Назавтра, 16 октября, на генеральную репетицию, Чехов пришел вместе с Потапенко. Спектакль игрался уже в декорациях, актеры были в костюмах, в зале присутствовали первые зрители. Потапенко запомнил, что на сцене царила неопределенность: «Что-то как будто переломилось, словно артисты <…> надорвали свои силы. <…> Все шло гладко, но бледно и серо. Чеховские люди все больше и больше сбивались на александринских. Актеры, которые так вдохновенно на той репетиции отошли от себя, как будто забыли, как это они сделали». Публика в зале скучала.
Режиссер и актеры словно приспосабливали «Чайку» к себе, своей сцене, своим зрителям.

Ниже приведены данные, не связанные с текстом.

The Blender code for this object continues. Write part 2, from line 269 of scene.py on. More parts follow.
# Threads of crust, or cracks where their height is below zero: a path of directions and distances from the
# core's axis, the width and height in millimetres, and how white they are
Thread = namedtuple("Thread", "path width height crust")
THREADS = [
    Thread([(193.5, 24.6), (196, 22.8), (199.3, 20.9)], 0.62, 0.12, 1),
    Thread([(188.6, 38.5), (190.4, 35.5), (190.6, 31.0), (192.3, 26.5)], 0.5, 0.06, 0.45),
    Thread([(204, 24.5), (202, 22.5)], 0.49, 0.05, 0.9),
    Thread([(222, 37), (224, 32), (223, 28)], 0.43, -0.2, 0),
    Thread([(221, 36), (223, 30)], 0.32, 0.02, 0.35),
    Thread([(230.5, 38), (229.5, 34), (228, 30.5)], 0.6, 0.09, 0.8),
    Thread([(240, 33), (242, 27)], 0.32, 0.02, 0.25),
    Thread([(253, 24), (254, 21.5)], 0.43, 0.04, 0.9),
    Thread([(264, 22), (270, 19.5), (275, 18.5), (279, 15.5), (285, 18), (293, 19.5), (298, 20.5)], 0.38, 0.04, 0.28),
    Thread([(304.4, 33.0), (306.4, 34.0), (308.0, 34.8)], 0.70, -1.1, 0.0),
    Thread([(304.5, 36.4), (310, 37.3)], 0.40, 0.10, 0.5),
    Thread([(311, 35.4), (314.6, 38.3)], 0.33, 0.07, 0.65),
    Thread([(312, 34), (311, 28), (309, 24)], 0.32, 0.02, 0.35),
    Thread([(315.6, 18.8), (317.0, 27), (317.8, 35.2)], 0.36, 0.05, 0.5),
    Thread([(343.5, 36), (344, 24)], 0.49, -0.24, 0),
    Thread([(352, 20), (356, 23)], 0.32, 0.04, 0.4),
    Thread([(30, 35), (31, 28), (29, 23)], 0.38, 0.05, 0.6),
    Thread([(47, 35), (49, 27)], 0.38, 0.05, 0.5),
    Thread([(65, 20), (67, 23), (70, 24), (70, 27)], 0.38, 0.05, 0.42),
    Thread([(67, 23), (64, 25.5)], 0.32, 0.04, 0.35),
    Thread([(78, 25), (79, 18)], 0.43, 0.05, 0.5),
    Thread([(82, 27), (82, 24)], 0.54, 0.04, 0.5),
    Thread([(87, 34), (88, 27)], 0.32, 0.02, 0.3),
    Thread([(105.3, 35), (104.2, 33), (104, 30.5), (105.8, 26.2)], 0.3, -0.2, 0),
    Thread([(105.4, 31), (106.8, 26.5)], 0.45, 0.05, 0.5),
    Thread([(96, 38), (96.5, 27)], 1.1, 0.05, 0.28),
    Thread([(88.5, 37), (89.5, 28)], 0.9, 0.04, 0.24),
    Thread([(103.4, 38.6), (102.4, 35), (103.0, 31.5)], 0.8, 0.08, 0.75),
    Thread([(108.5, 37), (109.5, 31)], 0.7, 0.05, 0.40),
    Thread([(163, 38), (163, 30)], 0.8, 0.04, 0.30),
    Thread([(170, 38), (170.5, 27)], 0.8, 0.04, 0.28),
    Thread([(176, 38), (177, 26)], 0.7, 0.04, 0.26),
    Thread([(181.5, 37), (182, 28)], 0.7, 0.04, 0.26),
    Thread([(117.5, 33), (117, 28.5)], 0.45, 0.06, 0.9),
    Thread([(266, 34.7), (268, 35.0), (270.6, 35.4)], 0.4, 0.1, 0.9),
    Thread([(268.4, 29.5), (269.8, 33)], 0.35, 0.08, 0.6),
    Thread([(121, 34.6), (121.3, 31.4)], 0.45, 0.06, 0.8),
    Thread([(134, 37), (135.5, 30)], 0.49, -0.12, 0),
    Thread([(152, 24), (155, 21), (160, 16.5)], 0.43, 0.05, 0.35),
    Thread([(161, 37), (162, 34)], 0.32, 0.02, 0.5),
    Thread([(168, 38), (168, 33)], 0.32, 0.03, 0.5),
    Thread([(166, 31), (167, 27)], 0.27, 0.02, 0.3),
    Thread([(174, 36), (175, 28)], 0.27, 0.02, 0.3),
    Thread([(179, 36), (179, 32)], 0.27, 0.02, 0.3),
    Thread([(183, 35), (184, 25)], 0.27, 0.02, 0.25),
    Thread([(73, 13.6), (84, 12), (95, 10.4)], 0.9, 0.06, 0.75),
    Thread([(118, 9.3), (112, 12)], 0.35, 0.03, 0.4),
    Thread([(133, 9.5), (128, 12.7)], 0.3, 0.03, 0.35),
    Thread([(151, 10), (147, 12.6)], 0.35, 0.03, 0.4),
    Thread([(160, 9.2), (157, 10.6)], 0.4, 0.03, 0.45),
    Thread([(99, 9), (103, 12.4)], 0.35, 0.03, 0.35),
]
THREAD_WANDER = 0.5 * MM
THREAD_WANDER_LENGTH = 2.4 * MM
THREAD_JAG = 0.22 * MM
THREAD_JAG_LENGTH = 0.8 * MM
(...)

Пьеса тускнела, увядала. Комиссаржевская, сразу сроднившаяся с пьесой, одна не могла спасти положение. На этом неопределенном фоне она сама становилась странной, а для кого-то в зале, может быть, и смешной. Все балансировало, попадало в опасную зависимость от случайности, вроде простыни, о которой так и не договорились на репетиции.
Потапенко запомнил обед накануне премьеры. Чехов, по его словам, «предчувствовал неуспех и сильно нервничал». То же самое он сказал сестре, когда утром встретил ее на вокзале: «Актеры ролей не знают… Ничего не понимают. Играют ужасно. Одна Комиссаржевская хороша. Пьеса провалится. Напрасно ты приехала».